Following the release of Al Gore’s latest movie, “An Inconvenient Sequel,” the former vice president said, “The overwhelming majority of the world’s climate scientists agree: Man-made climate change is a reality. Unless we act now, temperatures will rise beyond our control. We’re looking at a future of seas climbing up our shores; devastating floods, droughts, and storms becoming more frequent facts of life; seasons changing beyond recognition; and dangerous consequences for our health we’re only beginning to understand.”
Hearing such a description, one might be surprised to know Gore is highly optimistic. He says we know how to stop climate change, and we have the tools to do it. We start by ditching the dirty fossil fuels devastating our climate and our health and switching to clean, reliable and affordable renewable energies like wind and solar.
Changing technology means renewables keep getting cheaper, more accessible and more widespread everywhere from rooftops to power plants. Renewable energy costs the same or less than energy from fossil fuels. Several countries’ economies have grown in recent years while their carbon emissions levels dropped. Countries such as Germany now get the majority of their power from renewable sources, and there are days when wind and solar energize their power grid at 100 percent.
The Paris Climate Change Agreement was signed in December 2015 by 195 countries of the world, and strongly supported by tribal leaders.

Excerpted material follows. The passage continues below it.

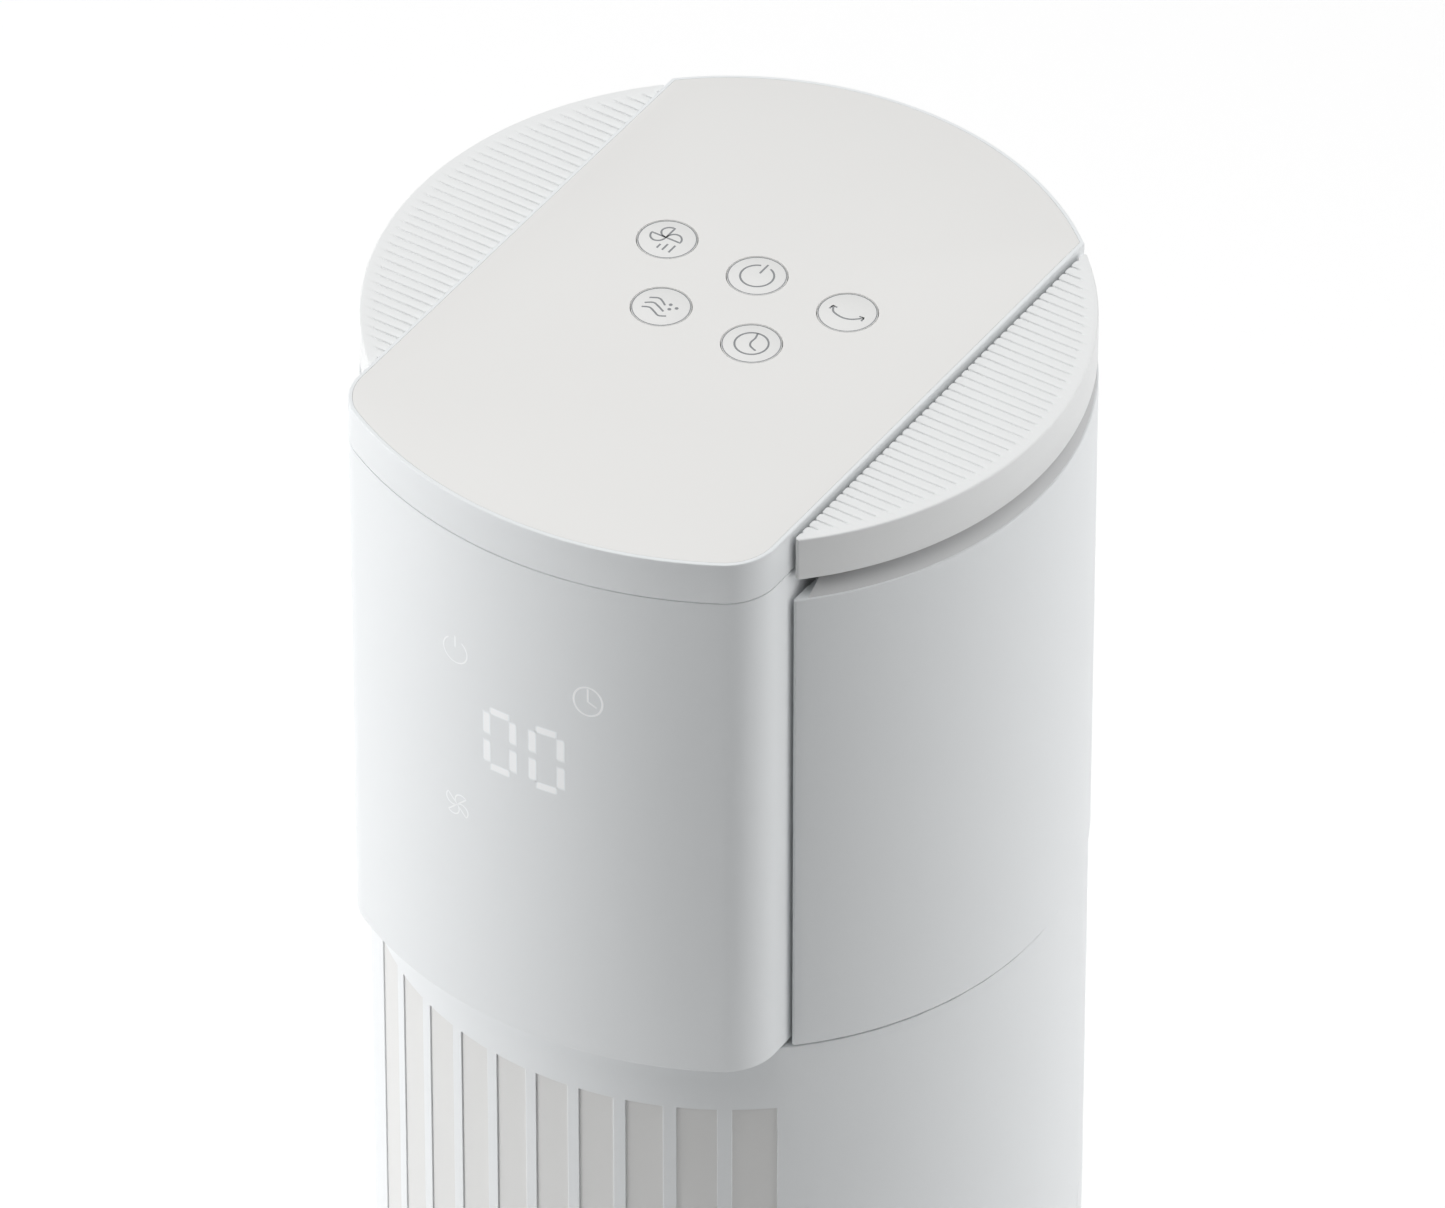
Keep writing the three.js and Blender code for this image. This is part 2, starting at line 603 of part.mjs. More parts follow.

The agreement didn’t contain everything we wanted, but it was a historic achievement, and it put the world on the path to zero carbon emissions as well as a healthy, sustainable and prosperous future. The United States needed to stay the course, not back out.
A primary reason for Al Gore’s optimism has been astonishing surges in the use of clean power sources as opposed to oil and coal. Plus, there have been stunning drops in the cost of wind and solar energy which have turned the global power market upside down.
The administration’s opposition to renewable power and the argument that sun and wind aren’t affordable simply do not hold water. The reality is quite different. Unsubsidized renewables have become the cheapest source of new power. In just one year, the cost of solar generation worldwide dropped on average 17 percent. The average costs for onshore wind dropped 18 percent last year, while those for offshore wind fell 28 percent.
Solar power delivers the cheapest unsubsidized electricity ever, anywhere, by any technology. The federal administration may push as hard as it wants on new coal — opening more public lands to mining, gutting President Obama’s Clean Power Plan. But the hard reality of rapidly declining costs for renewables makes it clear that will be pushing on a string, and a very dirty one at that.